[BEGIN]

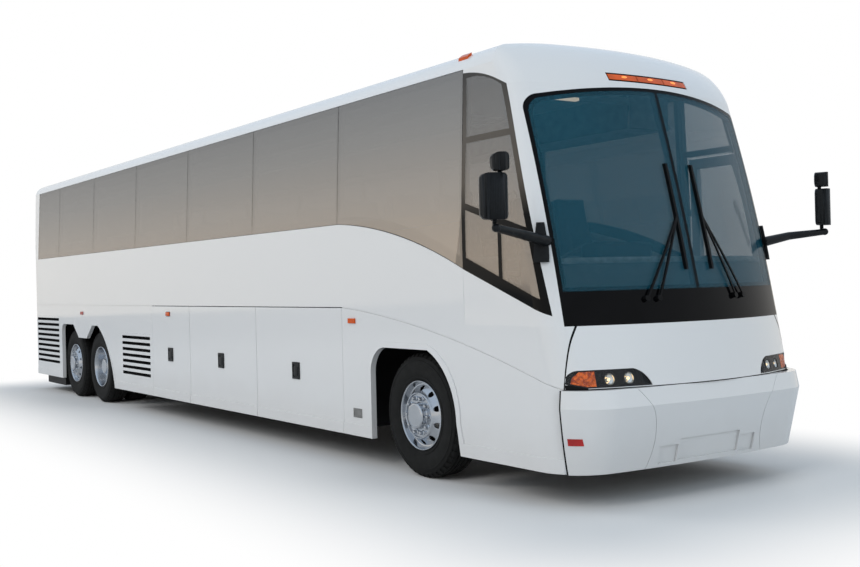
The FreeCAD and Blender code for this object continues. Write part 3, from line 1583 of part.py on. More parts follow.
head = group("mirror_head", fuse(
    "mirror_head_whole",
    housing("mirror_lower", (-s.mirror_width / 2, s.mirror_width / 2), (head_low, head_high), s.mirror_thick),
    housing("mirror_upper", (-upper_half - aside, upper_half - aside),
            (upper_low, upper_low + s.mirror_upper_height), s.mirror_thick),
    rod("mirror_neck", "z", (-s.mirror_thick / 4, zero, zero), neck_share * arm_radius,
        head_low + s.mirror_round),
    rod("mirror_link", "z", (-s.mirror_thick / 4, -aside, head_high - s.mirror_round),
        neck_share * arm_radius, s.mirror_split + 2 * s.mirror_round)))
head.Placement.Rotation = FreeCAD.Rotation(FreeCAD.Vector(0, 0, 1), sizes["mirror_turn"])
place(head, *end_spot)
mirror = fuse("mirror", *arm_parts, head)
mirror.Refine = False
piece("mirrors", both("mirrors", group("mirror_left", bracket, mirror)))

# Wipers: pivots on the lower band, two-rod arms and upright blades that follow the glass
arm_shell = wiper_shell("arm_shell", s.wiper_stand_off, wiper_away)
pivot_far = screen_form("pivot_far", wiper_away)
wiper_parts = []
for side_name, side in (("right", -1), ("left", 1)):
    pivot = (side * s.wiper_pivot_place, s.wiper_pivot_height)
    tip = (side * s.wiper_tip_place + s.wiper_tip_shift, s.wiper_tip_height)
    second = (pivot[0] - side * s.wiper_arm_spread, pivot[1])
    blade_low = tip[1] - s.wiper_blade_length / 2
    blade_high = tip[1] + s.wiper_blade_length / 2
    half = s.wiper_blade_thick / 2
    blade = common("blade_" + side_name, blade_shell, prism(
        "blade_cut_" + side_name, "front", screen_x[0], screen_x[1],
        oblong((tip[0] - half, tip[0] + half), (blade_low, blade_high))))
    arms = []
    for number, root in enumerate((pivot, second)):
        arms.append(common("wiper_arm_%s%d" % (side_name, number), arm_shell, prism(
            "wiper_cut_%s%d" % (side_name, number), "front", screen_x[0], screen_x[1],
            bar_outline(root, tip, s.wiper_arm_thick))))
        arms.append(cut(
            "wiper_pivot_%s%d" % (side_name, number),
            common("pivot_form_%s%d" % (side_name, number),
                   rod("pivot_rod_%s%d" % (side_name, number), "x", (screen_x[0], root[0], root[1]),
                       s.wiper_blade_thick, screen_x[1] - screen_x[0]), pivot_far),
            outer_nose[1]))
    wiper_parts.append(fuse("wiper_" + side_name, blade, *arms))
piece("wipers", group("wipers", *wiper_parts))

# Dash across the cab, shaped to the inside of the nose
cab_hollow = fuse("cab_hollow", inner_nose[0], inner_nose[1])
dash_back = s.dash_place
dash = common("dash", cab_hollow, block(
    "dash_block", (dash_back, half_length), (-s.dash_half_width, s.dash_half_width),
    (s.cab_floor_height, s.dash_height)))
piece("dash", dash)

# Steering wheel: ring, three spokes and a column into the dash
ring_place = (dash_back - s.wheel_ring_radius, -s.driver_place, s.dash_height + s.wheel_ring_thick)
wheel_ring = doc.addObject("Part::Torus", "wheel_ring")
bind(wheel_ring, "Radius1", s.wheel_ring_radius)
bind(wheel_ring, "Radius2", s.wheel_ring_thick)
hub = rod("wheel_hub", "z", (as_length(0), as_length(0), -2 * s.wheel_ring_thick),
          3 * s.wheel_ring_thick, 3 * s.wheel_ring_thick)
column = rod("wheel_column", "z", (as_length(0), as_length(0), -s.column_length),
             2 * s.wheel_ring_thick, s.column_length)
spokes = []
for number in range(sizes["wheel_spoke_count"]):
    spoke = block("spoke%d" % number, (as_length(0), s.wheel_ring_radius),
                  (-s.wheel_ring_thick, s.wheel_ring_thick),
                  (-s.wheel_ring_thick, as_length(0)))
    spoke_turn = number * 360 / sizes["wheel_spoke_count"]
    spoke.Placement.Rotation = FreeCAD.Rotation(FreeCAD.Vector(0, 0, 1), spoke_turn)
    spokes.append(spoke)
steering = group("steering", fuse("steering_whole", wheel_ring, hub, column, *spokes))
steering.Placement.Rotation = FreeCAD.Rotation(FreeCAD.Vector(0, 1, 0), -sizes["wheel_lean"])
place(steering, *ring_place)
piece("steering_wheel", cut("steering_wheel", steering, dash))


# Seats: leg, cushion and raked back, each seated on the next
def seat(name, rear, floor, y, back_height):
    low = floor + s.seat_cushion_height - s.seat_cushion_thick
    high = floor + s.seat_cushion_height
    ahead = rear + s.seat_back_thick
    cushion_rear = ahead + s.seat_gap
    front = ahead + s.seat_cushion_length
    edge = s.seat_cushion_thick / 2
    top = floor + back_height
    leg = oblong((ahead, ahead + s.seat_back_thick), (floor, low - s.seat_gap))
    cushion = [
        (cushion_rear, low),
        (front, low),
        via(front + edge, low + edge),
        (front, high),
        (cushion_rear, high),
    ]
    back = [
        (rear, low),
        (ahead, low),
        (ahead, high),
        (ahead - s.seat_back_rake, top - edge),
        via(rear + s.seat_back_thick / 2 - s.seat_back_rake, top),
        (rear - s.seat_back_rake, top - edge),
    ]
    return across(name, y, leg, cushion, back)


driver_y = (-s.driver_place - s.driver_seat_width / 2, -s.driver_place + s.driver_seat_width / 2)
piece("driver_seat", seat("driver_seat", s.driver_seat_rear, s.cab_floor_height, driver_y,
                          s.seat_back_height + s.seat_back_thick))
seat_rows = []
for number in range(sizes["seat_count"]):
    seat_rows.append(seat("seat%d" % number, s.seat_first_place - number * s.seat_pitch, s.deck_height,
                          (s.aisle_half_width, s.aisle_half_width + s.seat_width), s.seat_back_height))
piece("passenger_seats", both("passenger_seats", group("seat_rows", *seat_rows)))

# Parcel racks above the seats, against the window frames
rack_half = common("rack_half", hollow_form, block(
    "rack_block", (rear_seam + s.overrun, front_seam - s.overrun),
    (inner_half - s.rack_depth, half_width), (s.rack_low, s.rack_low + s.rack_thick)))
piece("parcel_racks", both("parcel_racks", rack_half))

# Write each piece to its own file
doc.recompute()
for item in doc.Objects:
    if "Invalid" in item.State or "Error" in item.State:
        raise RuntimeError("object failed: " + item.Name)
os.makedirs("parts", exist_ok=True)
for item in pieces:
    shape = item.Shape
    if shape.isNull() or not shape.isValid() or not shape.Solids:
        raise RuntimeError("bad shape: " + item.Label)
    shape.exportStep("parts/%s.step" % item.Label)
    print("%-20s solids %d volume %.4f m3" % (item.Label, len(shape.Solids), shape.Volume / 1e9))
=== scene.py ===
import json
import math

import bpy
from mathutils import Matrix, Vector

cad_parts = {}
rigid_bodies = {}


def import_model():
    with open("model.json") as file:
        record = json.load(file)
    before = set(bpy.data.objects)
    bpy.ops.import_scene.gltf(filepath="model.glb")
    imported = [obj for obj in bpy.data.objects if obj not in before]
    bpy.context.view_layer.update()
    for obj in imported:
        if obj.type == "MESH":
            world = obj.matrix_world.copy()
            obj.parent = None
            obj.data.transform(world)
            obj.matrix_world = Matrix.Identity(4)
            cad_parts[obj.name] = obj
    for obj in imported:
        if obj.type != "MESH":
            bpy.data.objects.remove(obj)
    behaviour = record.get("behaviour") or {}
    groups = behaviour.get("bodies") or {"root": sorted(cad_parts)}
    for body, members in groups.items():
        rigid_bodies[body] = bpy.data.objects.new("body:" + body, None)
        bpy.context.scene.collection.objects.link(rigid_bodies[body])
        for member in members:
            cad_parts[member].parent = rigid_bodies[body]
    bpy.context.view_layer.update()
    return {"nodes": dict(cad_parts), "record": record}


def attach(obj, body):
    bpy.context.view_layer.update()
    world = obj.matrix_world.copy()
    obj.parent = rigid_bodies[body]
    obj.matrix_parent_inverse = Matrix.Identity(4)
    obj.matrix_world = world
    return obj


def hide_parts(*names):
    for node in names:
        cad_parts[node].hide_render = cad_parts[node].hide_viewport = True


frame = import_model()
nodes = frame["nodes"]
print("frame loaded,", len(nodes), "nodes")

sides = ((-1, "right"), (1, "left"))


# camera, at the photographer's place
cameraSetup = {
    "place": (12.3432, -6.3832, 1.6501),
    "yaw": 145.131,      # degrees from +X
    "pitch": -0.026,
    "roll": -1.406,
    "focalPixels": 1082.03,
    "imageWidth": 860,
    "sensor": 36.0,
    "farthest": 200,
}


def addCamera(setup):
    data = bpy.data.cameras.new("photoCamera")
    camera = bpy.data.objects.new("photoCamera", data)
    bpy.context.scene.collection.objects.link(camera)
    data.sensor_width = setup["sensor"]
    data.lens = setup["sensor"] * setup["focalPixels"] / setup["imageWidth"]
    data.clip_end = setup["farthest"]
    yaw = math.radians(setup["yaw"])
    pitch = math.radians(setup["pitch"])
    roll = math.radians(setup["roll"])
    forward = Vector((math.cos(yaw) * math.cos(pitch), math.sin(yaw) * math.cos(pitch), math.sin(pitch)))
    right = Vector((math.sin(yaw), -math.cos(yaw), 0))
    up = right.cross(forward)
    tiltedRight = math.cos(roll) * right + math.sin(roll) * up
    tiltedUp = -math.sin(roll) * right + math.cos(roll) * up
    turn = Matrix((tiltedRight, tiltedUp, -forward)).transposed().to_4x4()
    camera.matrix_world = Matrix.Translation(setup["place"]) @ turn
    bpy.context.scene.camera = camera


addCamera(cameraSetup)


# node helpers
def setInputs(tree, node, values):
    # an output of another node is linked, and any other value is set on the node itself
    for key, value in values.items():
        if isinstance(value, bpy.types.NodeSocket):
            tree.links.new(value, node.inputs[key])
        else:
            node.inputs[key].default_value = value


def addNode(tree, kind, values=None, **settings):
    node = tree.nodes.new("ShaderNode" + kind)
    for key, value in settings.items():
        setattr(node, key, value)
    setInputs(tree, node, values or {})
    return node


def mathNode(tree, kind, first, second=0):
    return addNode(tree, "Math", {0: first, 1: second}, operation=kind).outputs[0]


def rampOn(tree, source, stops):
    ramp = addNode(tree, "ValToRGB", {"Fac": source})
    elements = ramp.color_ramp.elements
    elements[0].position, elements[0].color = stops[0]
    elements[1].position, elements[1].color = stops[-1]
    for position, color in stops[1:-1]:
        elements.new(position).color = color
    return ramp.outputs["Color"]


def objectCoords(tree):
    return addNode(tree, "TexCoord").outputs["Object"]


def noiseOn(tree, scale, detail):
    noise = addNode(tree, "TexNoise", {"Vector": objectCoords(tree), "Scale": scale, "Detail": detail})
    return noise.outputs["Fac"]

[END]
[BEGIN]

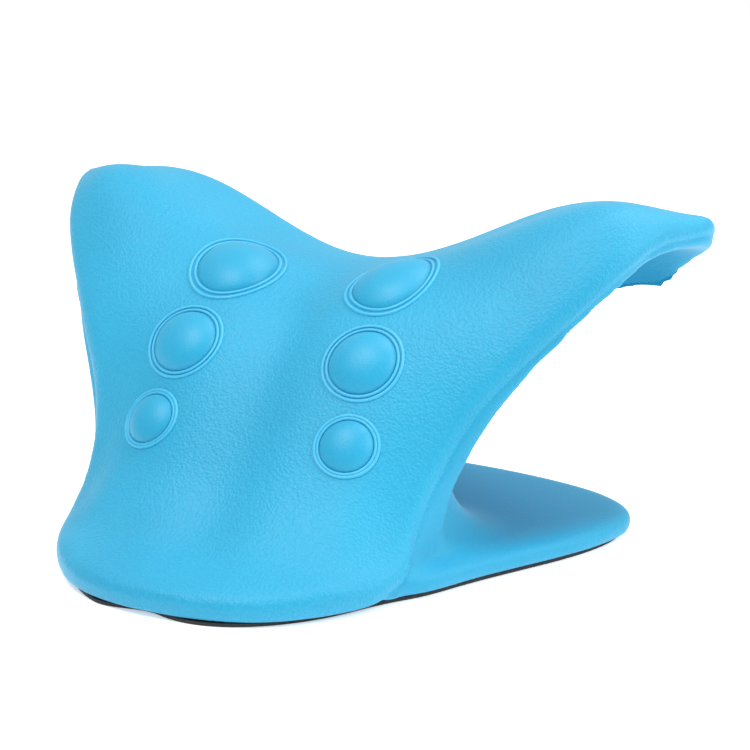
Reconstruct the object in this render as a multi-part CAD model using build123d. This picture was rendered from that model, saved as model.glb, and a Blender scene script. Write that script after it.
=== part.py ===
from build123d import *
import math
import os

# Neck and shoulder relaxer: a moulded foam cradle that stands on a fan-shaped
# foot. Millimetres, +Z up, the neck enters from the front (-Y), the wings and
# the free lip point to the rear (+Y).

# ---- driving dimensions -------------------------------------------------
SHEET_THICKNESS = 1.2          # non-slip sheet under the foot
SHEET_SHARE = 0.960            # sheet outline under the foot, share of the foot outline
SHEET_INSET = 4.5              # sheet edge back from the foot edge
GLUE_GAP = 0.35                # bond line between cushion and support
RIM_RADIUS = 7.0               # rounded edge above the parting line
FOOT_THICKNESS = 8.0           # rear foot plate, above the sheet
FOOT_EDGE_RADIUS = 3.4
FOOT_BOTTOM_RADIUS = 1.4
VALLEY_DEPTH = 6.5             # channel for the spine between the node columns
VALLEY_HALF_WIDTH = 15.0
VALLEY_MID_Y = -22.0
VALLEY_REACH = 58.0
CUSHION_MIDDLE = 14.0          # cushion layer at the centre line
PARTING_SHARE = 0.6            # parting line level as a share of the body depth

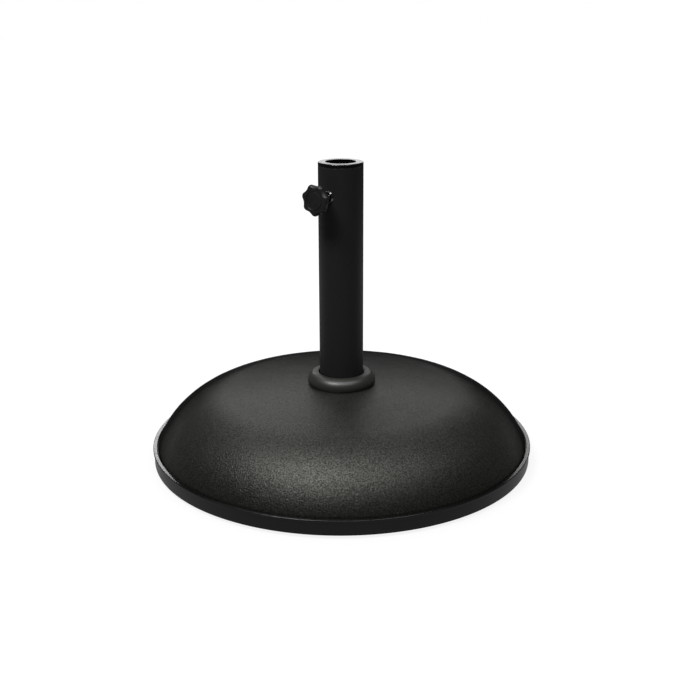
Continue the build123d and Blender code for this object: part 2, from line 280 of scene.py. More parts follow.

[END]

-- DIRECTIVE --
Your task is to retype the entries verbatim, starting with the line that holds "# Write each piece to its own file" and stopping after the line that holds "imported = [obj".

-- COMPLETED TASK --
# Write each piece to its own file
doc.recompute()
for item in doc.Objects:
    if "Invalid" in item.State or "Error" in item.State:
        raise RuntimeError("object failed: " + item.Name)
os.makedirs("parts", exist_ok=True)
for item in pieces:
    shape = item.Shape
    if shape.isNull() or not shape.isValid() or not shape.Solids:
        raise RuntimeError("bad shape: " + item.Label)
    shape.exportStep("parts/%s.step" % item.Label)
    print("%-20s solids %d volume %.4f m3" % (item.Label, len(shape.Solids), shape.Volume / 1e9))
=== scene.py ===
import json
import math

import bpy
from mathutils import Matrix, Vector

cad_parts = {}
rigid_bodies = {}


def import_model():
    with open("model.json") as file:
        record = json.load(file)
    before = set(bpy.data.objects)
    bpy.ops.import_scene.gltf(filepath="model.glb")
    imported = [obj for obj in bpy.data.objects if obj not in before]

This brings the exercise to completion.